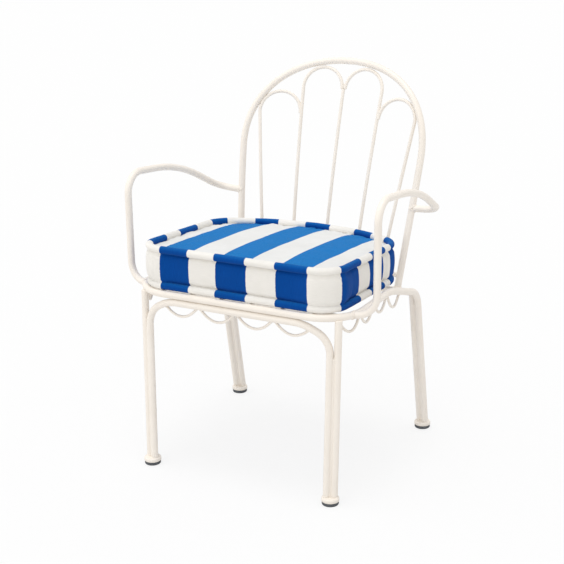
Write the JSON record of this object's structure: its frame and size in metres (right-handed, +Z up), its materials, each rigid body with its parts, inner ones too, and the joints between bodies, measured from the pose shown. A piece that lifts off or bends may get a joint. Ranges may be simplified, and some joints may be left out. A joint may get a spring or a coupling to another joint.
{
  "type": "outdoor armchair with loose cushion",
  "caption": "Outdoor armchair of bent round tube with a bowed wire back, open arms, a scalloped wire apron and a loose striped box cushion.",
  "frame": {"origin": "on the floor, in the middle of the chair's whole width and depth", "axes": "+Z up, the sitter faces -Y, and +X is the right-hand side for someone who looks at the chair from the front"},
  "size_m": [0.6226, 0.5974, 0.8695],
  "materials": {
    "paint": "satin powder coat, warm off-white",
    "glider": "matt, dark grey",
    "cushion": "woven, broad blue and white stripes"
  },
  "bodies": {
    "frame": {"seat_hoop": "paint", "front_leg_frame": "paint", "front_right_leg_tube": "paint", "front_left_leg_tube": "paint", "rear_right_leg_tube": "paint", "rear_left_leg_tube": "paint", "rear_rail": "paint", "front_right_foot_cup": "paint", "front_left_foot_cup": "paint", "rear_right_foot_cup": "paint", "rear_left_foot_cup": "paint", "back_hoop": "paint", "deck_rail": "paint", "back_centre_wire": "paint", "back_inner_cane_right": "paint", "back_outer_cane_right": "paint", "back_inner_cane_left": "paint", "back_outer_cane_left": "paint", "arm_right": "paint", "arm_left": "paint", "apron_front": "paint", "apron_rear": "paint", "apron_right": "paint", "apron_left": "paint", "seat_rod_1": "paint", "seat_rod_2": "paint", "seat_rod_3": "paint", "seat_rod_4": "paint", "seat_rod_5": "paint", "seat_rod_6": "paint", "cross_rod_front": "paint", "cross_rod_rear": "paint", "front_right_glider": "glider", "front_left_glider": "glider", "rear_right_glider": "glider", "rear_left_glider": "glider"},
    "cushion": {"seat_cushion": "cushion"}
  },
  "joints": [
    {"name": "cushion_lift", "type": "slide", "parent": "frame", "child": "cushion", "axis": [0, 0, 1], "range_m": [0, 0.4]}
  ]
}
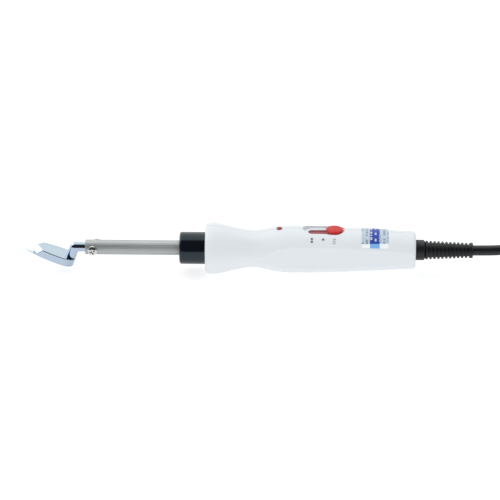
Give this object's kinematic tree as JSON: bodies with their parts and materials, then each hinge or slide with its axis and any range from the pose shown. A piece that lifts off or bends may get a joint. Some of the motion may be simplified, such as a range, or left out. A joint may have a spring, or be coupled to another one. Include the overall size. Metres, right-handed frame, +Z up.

....................

Write out every line of the records exactly.

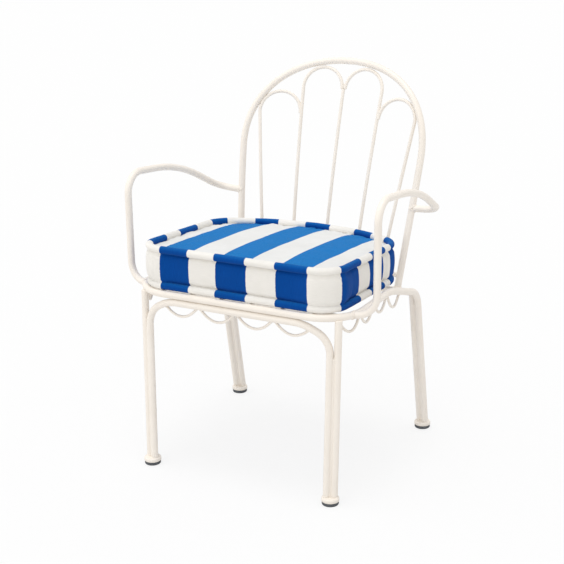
Write the JSON record of this object's structure: its frame and size in metres (right-handed, +Z up), its materials, each rigid body with its parts, inner ones too, and the joints between bodies, measured from the pose shown. A piece that lifts off or bends may get a joint. Ranges may be simplified, and some joints may be left out. A joint may get a spring or a coupling to another joint.
{
  "type": "outdoor armchair with loose cushion",
  "caption": "Outdoor armchair of bent round tube with a bowed wire back, open arms, a scalloped wire apron and a loose striped box cushion.",
  "frame": {"origin": "on the floor, in the middle of the chair's whole width and depth", "axes": "+Z up, the sitter faces -Y, and +X is the right-hand side for someone who looks at the chair from the front"},
  "size_m": [0.6226, 0.5974, 0.8695],
  "materials": {
    "paint": "satin powder coat, warm off-white",
    "glider": "matt, dark grey",
    "cushion": "woven, broad blue and white stripes"
  },
  "bodies": {
    "frame": {"seat_hoop": "paint", "front_leg_frame": "paint", "front_right_leg_tube": "paint", "front_left_leg_tube": "paint", "rear_right_leg_tube": "paint", "rear_left_leg_tube": "paint", "rear_rail": "paint", "front_right_foot_cup": "paint", "front_left_foot_cup": "paint", "rear_right_foot_cup": "paint", "rear_left_foot_cup": "paint", "back_hoop": "paint", "deck_rail": "paint", "back_centre_wire": "paint", "back_inner_cane_right": "paint", "back_outer_cane_right": "paint", "back_inner_cane_left": "paint", "back_outer_cane_left": "paint", "arm_right": "paint", "arm_left": "paint", "apron_front": "paint", "apron_rear": "paint", "apron_right": "paint", "apron_left": "paint", "seat_rod_1": "paint", "seat_rod_2": "paint", "seat_rod_3": "paint", "seat_rod_4": "paint", "seat_rod_5": "paint", "seat_rod_6": "paint", "cross_rod_front": "paint", "cross_rod_rear": "paint", "front_right_glider": "glider", "front_left_glider": "glider", "rear_right_glider": "glider", "rear_left_glider": "glider"},
    "cushion": {"seat_cushion": "cushion"}
  },
  "joints": [
    {"name": "cushion_lift", "type": "slide", "parent": "frame", "child": "cushion", "axis": [0, 0, 1], "range_m": [0, 0.4]}
  ]
}
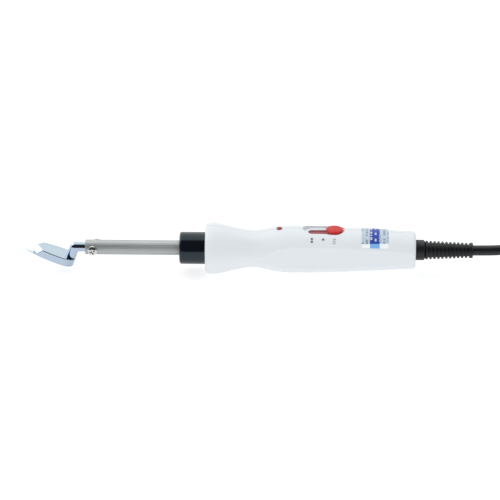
Give this object's kinematic tree as JSON: bodies with their parts and materials, then each hinge or slide with its axis and any range from the pose shown. A piece that lifts off or bends may get a joint. Some of the motion may be simplified, such as a range, or left out. A joint may have a spring, or be coupled to another one. Include the overall size. Metres, right-handed frame, +Z up.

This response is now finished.